- **Given data**:
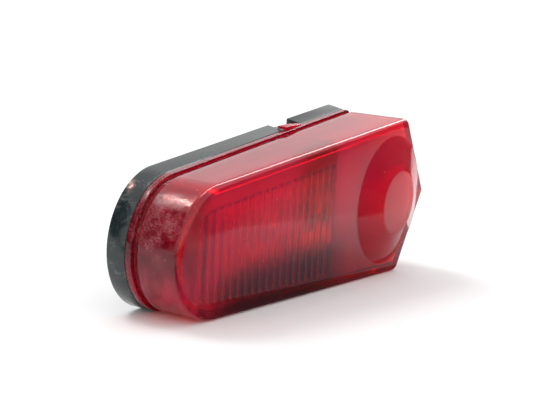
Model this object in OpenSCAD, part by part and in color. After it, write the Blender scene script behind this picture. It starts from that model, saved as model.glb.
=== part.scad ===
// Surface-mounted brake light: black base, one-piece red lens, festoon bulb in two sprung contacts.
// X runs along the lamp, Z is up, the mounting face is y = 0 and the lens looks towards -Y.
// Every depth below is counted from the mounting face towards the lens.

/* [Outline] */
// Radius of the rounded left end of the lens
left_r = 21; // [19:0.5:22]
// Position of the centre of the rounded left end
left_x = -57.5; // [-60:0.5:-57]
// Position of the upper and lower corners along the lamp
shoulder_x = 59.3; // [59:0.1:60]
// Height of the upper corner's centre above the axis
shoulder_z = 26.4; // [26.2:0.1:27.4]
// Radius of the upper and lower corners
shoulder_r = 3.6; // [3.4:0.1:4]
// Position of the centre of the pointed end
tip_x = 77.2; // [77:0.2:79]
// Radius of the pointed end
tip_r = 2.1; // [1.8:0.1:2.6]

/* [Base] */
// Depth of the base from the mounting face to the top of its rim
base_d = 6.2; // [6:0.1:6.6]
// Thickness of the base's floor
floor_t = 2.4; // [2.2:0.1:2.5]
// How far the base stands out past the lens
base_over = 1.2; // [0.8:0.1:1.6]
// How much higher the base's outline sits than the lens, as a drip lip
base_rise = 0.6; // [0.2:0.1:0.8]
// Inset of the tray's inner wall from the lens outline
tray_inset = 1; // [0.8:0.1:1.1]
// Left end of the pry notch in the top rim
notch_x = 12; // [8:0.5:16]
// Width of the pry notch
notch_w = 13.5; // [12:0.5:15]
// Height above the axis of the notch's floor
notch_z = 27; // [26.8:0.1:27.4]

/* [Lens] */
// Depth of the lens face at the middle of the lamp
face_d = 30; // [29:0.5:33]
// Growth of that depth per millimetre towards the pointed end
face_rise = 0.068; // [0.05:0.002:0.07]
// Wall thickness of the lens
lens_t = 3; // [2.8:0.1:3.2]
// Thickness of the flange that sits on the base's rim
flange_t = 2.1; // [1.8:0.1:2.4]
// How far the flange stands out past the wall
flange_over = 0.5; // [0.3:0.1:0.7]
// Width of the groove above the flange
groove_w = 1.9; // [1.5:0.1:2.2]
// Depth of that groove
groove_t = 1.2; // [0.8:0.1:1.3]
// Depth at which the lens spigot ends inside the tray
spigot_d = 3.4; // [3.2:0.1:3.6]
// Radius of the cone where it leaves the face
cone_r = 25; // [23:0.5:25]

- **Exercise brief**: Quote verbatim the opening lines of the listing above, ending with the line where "towards the lens." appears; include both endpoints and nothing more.

- **Written response**:
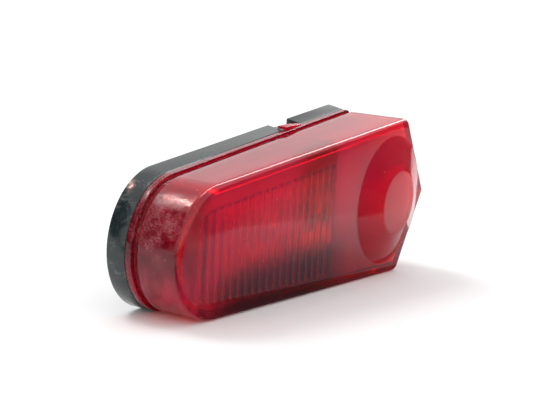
Model this object in OpenSCAD, part by part and in color. After it, write the Blender scene script behind this picture. It starts from that model, saved as model.glb.
=== part.scad ===
// Surface-mounted brake light: black base, one-piece red lens, festoon bulb in two sprung contacts.
// X runs along the lamp, Z is up, the mounting face is y = 0 and the lens looks towards -Y.
// Every depth below is counted from the mounting face towards the lens.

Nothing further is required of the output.